In a fortnight or so, these eleven-year-old ‘graduates’ will embark on the next stage of their compulsory education. My schoolfriends and I all did that in 1977. Some of us went to Grammar School, others to the Secondary Modern School. A year later, we all ended up in the Comprehensive School.
That’s finished. Some 35 years later, the names have been changed again. I first became aware of this rebranding exercise when I was running the Account Sales Office in Dillons. Some of the secondary schools in Cardiff – Cathays, Fitzalan, Mary Immaculate, and quite a few others – had taken to calling themselves ‘high schools.’ Ten years on, of all the secondary schools in Cardiff, only Radyr Comprehensive School clings on to the old nomenclature. Even my old school has adopted the name Aberdare High School. You can’t get much more Americanised than that, can you?
Another Americanisation in the school system is the use of ‘Year so-and-so’ to describe the current stage of a child’s education. I must confess that I never got to grips with the whole ‘Year 8’ business. Customers would use this terminology to us, and I’d always have to ask them to convert it to old measurements.
We went through the four years of junior school and the five/six/seven years of secondary school, and they were numbered accordingly: Standard One to Standard Four, followed by Form One to Form Five (or Form Six.) The only time any pupil of Aberdare Boys’ Comprehensive School got to Year 8 was if he’d seriously fucked up his A Levels, and was re-sitting the following June. Now, by the time kids sit their A Levels, they’re in Year Twelve!
It’s obviously another attempt by the education system to try and emulate the American model, where kids go to ‘grade school’ and start counting from there. Twelfth Grade, oddly enough, is the age at which American kids leave high school. Mere coincidence?
I don’t think so, personally.
This Americanisation of our schools, from the renumbering of classes to the replacement of End of Term Discos by Proms, is just one aspect of life where the traditional British system is being slowly replaced by its American equivalent. Take our justice system. Now, I’m not a scholar of Constitutional Law, so forgive me if I’m vague (or totally wrong) on the exact details in this next paragraph …
As I understand it, the UK used to have a Department of Constitutional Affairs and a Home Office. Between them they were responsible for the courts, the police, and the whole criminal justice system. In May 2007, a Ministry of Justice was established. Two years later, the duties previously carried out by the ‘Law Lords’ were handed over to a new Supreme Court.
I’m not especially bothered by the technical details; what concerns me is the names given to these new setups. They’re almost identical to their equivalents across the pond – the US has a Department of Justice, rather than a Ministry.
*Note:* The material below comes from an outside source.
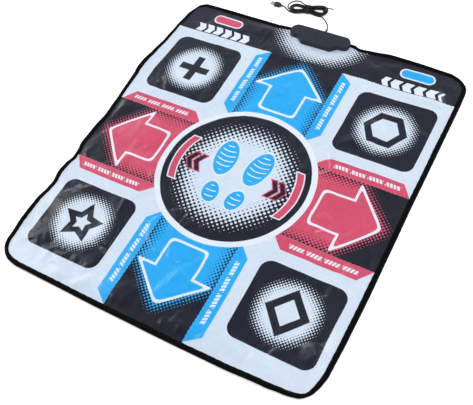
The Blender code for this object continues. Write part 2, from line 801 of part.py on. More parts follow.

What difference does a word make, I hear you ask? After all, the UK used to have the Ministry of Transport; now we’ve got the Department for Transport. We used to have the Ministry of Health; now we’ve got the Department of Health. We’ve got a Ministry of Justice, they’ve got a Department of Justice. You say potato …
This could just be another coincidence, of course. I expect most people think it’s no more than that. But anyone who’s been through a business ‘merger’ (in other words, a corporate takeover) will know that it’s much easier to amalgamate the functions of two different organizations if they already have more or less parallel structures.
I know this probably sounds like a crazy conspiracy theory to some of you. For now, I’ll just say that Airstrip One was the name used for the British Isles by the government of Oceania in George Orwell’s classic novel about the threat of totalitarianism, Nineteen Eighty-Four.